__Short task__.
Review the material and extract every line in which the word "empty" occurs.

__Supplied data__.
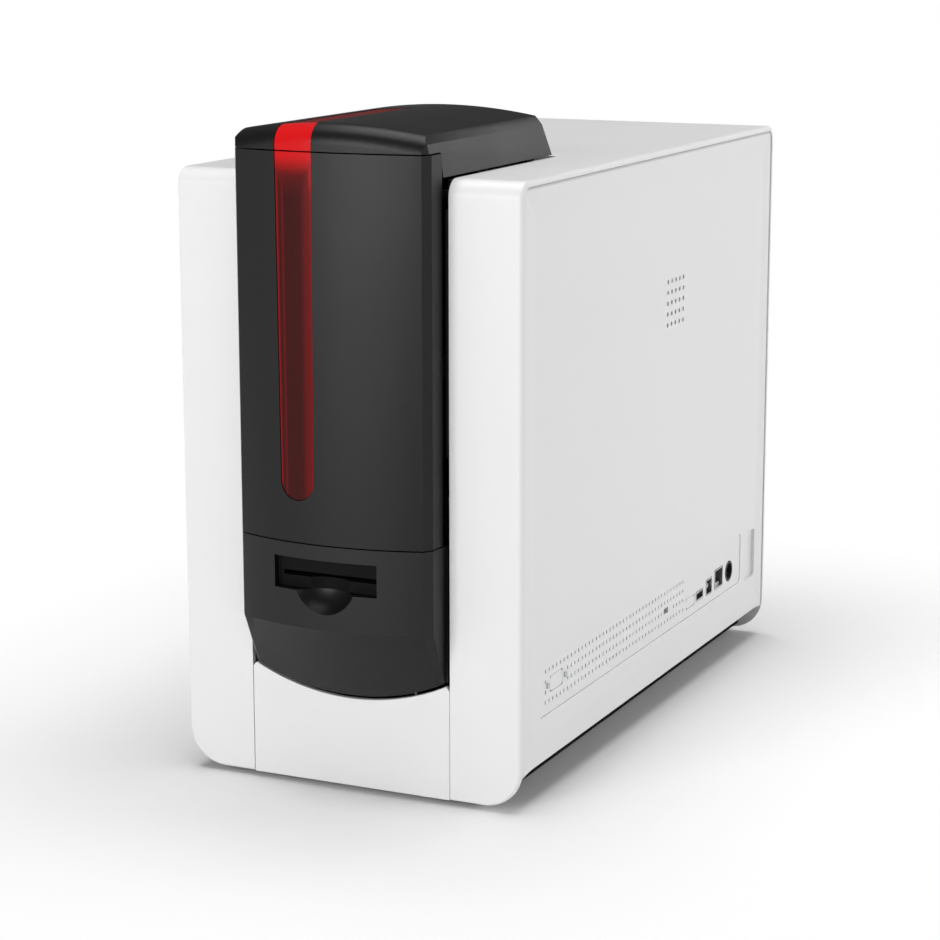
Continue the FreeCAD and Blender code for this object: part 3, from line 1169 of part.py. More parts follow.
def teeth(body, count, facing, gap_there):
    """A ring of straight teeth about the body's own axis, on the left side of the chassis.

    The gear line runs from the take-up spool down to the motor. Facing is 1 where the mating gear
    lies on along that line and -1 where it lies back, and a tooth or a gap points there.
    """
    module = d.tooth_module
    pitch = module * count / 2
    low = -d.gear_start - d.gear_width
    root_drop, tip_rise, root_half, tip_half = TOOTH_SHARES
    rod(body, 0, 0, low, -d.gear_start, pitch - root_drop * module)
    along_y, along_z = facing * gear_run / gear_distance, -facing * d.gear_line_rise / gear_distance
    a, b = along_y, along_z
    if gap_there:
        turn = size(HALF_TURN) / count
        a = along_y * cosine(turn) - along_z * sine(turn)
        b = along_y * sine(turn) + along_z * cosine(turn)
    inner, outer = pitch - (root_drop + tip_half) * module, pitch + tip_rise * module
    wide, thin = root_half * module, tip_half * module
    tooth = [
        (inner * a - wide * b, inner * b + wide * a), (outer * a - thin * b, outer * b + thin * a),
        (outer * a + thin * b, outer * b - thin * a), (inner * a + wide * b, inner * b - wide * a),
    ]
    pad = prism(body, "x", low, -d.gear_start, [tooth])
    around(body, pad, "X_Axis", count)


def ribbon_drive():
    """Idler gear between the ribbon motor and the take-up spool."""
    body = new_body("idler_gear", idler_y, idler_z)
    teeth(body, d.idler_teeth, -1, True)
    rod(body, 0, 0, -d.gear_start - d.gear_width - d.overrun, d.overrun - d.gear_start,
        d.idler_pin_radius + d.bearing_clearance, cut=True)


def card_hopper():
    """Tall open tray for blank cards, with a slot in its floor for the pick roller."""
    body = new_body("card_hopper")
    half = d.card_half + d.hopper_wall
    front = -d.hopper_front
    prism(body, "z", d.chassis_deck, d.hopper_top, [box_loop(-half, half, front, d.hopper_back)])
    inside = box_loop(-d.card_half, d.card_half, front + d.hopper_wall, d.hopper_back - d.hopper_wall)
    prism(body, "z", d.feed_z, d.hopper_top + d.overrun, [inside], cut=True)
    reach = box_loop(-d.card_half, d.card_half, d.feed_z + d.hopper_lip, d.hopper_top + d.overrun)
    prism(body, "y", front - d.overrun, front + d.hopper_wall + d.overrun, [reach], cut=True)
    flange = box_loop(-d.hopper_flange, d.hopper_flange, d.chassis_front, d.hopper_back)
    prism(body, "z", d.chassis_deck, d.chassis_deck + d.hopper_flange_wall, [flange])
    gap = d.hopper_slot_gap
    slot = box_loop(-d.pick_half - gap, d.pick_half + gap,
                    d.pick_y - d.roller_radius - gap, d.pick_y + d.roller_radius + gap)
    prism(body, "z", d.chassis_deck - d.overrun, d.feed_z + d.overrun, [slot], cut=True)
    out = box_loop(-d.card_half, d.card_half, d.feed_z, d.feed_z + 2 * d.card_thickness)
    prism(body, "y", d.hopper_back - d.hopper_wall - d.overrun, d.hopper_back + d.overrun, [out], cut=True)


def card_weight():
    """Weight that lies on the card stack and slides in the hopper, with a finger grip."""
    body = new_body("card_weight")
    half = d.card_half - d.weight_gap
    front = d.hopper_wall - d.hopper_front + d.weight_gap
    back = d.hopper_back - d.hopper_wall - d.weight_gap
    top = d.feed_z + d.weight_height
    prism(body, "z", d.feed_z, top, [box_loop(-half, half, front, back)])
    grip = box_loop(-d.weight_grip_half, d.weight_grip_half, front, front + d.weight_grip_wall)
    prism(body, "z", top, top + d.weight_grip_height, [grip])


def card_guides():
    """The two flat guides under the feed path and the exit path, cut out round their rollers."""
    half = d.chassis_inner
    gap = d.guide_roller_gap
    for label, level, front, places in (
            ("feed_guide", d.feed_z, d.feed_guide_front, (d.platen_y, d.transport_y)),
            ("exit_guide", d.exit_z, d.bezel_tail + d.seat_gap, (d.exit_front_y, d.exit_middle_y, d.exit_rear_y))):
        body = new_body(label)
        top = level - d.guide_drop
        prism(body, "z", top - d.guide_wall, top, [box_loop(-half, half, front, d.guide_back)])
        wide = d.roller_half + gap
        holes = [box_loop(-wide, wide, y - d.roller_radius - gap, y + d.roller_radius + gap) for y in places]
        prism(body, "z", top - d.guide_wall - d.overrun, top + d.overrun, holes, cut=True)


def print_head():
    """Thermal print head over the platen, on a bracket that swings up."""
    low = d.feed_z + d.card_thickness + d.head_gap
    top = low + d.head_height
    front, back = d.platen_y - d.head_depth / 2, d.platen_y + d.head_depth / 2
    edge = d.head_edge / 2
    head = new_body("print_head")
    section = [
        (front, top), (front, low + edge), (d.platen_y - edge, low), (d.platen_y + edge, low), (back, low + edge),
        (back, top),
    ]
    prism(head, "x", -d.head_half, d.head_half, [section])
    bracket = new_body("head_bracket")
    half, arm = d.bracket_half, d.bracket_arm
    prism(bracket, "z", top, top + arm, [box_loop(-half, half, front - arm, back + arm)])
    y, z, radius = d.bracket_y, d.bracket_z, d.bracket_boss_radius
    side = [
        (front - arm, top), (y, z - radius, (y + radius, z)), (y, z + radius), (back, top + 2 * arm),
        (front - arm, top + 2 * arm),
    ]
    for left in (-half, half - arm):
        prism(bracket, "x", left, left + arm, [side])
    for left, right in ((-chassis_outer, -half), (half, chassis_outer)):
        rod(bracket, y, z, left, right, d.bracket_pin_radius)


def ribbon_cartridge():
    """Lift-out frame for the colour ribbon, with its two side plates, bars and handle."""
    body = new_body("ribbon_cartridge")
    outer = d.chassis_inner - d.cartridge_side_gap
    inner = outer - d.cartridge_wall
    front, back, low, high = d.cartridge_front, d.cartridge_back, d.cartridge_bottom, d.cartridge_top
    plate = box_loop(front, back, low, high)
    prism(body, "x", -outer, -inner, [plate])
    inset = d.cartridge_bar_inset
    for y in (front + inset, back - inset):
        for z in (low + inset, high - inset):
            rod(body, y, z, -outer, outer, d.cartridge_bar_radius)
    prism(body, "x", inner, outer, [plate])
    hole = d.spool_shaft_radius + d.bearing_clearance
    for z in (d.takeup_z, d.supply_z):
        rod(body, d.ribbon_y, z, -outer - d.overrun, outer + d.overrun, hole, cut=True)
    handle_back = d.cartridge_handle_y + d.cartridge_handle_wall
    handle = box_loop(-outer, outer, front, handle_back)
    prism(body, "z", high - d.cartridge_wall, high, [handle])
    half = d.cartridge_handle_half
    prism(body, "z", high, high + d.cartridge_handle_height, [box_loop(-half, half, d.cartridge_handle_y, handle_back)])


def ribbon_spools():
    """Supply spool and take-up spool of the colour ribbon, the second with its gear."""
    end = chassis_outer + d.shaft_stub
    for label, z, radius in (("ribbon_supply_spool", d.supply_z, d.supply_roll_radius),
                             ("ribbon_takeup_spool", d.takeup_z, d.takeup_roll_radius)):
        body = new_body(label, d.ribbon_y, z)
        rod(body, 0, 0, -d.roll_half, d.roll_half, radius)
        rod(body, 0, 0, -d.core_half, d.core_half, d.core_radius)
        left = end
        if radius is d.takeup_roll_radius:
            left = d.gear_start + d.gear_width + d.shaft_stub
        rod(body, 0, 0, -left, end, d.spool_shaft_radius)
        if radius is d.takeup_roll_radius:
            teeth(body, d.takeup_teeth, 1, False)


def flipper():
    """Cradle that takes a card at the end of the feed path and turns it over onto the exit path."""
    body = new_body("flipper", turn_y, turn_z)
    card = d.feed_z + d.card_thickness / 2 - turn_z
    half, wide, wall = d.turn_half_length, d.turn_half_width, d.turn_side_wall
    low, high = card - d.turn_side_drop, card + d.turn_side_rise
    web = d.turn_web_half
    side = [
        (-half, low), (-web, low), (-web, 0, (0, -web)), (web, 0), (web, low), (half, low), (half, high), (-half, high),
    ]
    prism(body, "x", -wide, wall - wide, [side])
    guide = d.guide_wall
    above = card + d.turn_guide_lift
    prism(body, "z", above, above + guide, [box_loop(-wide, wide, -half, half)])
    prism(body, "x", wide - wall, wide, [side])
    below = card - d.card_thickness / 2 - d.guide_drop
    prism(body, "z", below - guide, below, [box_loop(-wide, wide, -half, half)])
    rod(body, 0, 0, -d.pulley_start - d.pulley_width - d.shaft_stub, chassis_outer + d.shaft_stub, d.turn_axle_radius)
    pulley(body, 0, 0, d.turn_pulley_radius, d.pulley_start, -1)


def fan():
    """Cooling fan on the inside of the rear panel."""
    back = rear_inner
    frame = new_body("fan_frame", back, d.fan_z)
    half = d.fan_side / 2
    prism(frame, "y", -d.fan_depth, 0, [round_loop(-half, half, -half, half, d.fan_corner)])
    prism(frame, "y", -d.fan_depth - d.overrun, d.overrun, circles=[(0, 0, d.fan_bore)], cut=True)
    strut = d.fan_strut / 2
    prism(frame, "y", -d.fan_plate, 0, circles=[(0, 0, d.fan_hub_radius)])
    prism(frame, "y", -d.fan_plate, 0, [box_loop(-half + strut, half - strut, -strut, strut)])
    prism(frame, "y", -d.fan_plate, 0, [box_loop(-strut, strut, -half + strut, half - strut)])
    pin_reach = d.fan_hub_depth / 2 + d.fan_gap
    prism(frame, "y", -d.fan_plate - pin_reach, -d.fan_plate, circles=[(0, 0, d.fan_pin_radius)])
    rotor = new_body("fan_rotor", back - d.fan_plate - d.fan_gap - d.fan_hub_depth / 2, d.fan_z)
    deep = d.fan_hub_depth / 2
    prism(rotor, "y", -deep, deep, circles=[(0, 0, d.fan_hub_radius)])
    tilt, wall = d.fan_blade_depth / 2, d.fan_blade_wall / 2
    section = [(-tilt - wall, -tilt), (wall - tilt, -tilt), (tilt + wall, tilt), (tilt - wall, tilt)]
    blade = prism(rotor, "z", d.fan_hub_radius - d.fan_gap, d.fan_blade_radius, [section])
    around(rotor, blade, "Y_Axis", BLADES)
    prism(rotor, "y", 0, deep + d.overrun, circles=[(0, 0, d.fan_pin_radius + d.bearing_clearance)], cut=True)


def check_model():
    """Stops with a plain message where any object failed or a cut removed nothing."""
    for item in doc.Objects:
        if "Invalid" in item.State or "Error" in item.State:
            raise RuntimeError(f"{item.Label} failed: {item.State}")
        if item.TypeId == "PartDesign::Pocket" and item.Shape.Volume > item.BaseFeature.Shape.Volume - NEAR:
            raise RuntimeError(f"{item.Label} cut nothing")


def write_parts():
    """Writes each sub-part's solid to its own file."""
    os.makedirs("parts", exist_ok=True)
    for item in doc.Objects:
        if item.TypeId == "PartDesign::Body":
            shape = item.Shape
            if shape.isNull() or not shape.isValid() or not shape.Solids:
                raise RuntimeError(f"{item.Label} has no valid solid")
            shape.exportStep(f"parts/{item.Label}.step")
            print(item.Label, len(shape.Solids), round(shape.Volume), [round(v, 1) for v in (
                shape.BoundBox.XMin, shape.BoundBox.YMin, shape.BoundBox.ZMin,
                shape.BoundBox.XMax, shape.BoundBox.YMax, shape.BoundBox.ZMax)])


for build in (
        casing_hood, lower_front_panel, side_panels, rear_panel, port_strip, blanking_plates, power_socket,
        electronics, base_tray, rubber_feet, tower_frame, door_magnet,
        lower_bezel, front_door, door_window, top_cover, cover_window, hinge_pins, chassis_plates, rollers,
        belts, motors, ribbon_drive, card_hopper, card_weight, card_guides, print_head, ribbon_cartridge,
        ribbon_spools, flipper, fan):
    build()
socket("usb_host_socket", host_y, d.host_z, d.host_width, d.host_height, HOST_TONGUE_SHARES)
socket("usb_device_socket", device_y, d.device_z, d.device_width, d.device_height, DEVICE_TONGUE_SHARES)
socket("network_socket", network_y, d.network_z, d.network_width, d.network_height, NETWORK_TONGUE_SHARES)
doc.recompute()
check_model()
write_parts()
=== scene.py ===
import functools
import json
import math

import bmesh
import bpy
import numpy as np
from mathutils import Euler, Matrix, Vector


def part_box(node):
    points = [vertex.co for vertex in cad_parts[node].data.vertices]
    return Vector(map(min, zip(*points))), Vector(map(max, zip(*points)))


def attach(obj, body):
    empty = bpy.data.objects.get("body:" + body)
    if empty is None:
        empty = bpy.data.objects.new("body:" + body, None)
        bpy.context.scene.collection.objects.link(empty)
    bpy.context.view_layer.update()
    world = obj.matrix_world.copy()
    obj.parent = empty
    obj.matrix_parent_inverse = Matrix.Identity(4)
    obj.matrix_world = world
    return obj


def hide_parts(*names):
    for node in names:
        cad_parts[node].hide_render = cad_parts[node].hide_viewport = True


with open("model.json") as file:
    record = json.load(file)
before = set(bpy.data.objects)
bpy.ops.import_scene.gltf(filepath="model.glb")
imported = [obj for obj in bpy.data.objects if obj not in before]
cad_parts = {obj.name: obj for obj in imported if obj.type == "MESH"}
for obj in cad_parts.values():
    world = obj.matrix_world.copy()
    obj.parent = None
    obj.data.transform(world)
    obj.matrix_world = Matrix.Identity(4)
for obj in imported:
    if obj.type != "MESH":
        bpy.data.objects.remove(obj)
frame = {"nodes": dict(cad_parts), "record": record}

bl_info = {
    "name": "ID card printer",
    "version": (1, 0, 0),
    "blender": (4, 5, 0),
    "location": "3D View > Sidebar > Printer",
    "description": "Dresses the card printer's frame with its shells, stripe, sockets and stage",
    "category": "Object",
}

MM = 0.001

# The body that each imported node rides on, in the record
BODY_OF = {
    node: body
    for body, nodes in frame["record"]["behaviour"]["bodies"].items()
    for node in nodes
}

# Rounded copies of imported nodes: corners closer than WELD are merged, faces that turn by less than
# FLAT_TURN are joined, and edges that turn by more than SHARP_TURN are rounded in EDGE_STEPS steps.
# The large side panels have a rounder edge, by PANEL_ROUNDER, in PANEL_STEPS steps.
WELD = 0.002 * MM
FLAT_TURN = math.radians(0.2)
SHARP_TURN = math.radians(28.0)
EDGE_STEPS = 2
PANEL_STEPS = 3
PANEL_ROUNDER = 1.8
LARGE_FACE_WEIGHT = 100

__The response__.
    empty = bpy.data.objects.get("body:" + body)
    if empty is None:
        empty = bpy.data.objects.new("body:" + body, None)
        bpy.context.scene.collection.objects.link(empty)
    obj.parent = empty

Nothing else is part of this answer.